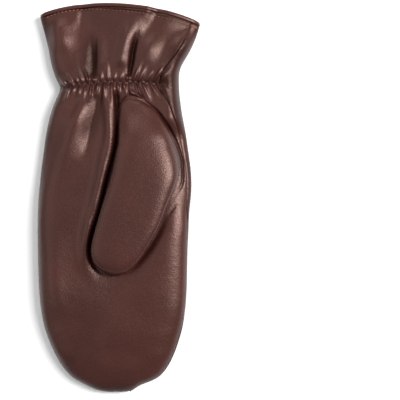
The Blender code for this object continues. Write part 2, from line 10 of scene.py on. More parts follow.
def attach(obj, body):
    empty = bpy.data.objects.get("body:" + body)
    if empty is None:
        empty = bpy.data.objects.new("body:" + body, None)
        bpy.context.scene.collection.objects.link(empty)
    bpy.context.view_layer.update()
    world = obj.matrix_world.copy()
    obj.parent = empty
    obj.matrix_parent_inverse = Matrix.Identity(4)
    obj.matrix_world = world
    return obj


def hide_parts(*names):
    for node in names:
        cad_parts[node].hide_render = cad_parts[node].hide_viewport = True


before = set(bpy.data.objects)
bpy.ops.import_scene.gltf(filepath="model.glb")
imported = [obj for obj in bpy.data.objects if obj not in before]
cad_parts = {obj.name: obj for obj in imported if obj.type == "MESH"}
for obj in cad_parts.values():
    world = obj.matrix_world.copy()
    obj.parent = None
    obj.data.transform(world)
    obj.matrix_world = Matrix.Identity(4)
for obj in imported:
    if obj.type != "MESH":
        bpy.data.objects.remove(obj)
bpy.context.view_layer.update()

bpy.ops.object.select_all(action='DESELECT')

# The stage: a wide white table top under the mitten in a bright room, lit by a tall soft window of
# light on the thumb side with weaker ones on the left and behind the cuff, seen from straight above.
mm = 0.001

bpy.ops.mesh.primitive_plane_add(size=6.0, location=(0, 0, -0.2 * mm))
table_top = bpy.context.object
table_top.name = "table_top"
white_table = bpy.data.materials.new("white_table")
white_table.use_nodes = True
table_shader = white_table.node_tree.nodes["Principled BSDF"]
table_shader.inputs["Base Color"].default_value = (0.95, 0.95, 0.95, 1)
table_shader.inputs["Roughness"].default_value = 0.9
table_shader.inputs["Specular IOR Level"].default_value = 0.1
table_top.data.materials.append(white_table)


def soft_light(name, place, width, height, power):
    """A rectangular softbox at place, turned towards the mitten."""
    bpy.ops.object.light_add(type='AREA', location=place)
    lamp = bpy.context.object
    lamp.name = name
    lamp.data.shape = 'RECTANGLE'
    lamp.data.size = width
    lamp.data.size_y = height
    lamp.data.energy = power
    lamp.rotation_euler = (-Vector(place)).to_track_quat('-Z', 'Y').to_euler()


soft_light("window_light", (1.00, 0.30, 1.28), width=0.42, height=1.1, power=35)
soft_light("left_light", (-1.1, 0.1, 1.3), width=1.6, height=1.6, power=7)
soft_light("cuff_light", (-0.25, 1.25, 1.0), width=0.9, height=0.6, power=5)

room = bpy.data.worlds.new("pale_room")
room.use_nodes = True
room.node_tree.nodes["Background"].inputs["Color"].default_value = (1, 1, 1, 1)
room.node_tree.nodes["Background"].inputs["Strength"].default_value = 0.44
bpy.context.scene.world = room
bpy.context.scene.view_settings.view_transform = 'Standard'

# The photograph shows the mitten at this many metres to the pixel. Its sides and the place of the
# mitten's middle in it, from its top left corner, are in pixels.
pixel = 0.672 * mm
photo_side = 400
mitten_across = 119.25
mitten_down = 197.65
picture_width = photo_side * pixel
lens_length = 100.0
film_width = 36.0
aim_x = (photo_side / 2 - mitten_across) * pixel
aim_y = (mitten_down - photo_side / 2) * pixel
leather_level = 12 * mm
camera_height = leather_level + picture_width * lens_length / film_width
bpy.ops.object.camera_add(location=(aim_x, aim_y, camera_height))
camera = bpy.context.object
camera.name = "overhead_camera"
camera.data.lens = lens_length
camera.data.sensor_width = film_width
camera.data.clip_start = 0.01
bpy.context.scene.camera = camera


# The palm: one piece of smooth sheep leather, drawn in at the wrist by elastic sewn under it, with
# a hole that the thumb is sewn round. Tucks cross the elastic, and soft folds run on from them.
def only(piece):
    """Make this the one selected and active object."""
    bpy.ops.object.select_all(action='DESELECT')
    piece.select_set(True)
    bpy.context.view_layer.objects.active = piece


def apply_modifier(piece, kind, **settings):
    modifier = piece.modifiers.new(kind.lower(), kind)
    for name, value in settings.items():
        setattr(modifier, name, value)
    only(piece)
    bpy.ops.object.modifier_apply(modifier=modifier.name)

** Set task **
Print the whole listing exactly as it is.

** Task output **
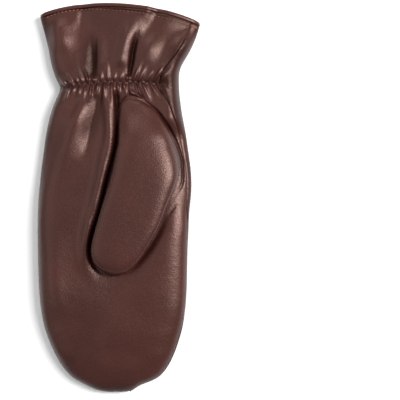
The Blender code for this object continues. Write part 2, from line 10 of scene.py on. More parts follow.
def attach(obj, body):
    empty = bpy.data.objects.get("body:" + body)
    if empty is None:
        empty = bpy.data.objects.new("body:" + body, None)
        bpy.context.scene.collection.objects.link(empty)
    bpy.context.view_layer.update()
    world = obj.matrix_world.copy()
    obj.parent = empty
    obj.matrix_parent_inverse = Matrix.Identity(4)
    obj.matrix_world = world
    return obj


def hide_parts(*names):
    for node in names:
        cad_parts[node].hide_render = cad_parts[node].hide_viewport = True


before = set(bpy.data.objects)
bpy.ops.import_scene.gltf(filepath="model.glb")
imported = [obj for obj in bpy.data.objects if obj not in before]
cad_parts = {obj.name: obj for obj in imported if obj.type == "MESH"}
for obj in cad_parts.values():
    world = obj.matrix_world.copy()
    obj.parent = None
    obj.data.transform(world)
    obj.matrix_world = Matrix.Identity(4)
for obj in imported:
    if obj.type != "MESH":
        bpy.data.objects.remove(obj)
bpy.context.view_layer.update()

bpy.ops.object.select_all(action='DESELECT')

# The stage: a wide white table top under the mitten in a bright room, lit by a tall soft window of
# light on the thumb side with weaker ones on the left and behind the cuff, seen from straight above.
mm = 0.001

bpy.ops.mesh.primitive_plane_add(size=6.0, location=(0, 0, -0.2 * mm))
table_top = bpy.context.object
table_top.name = "table_top"
white_table = bpy.data.materials.new("white_table")
white_table.use_nodes = True
table_shader = white_table.node_tree.nodes["Principled BSDF"]
table_shader.inputs["Base Color"].default_value = (0.95, 0.95, 0.95, 1)
table_shader.inputs["Roughness"].default_value = 0.9
table_shader.inputs["Specular IOR Level"].default_value = 0.1
table_top.data.materials.append(white_table)


def soft_light(name, place, width, height, power):
    """A rectangular softbox at place, turned towards the mitten."""
    bpy.ops.object.light_add(type='AREA', location=place)
    lamp = bpy.context.object
    lamp.name = name
    lamp.data.shape = 'RECTANGLE'
    lamp.data.size = width
    lamp.data.size_y = height
    lamp.data.energy = power
    lamp.rotation_euler = (-Vector(place)).to_track_quat('-Z', 'Y').to_euler()


soft_light("window_light", (1.00, 0.30, 1.28), width=0.42, height=1.1, power=35)
soft_light("left_light", (-1.1, 0.1, 1.3), width=1.6, height=1.6, power=7)
soft_light("cuff_light", (-0.25, 1.25, 1.0), width=0.9, height=0.6, power=5)

room = bpy.data.worlds.new("pale_room")
room.use_nodes = True
room.node_tree.nodes["Background"].inputs["Color"].default_value = (1, 1, 1, 1)
room.node_tree.nodes["Background"].inputs["Strength"].default_value = 0.44
bpy.context.scene.world = room
bpy.context.scene.view_settings.view_transform = 'Standard'

# The photograph shows the mitten at this many metres to the pixel. Its sides and the place of the
# mitten's middle in it, from its top left corner, are in pixels.
pixel = 0.672 * mm
photo_side = 400
mitten_across = 119.25
mitten_down = 197.65
picture_width = photo_side * pixel
lens_length = 100.0
film_width = 36.0
aim_x = (photo_side / 2 - mitten_across) * pixel
aim_y = (mitten_down - photo_side / 2) * pixel
leather_level = 12 * mm
camera_height = leather_level + picture_width * lens_length / film_width
bpy.ops.object.camera_add(location=(aim_x, aim_y, camera_height))
camera = bpy.context.object
camera.name = "overhead_camera"
camera.data.lens = lens_length
camera.data.sensor_width = film_width
camera.data.clip_start = 0.01
bpy.context.scene.camera = camera


# The palm: one piece of smooth sheep leather, drawn in at the wrist by elastic sewn under it, with
# a hole that the thumb is sewn round. Tucks cross the elastic, and soft folds run on from them.
def only(piece):
    """Make this the one selected and active object."""
    bpy.ops.object.select_all(action='DESELECT')
    piece.select_set(True)
    bpy.context.view_layer.objects.active = piece


def apply_modifier(piece, kind, **settings):
    modifier = piece.modifiers.new(kind.lower(), kind)
    for name, value in settings.items():
        setattr(modifier, name, value)
    only(piece)
    bpy.ops.object.modifier_apply(modifier=modifier.name)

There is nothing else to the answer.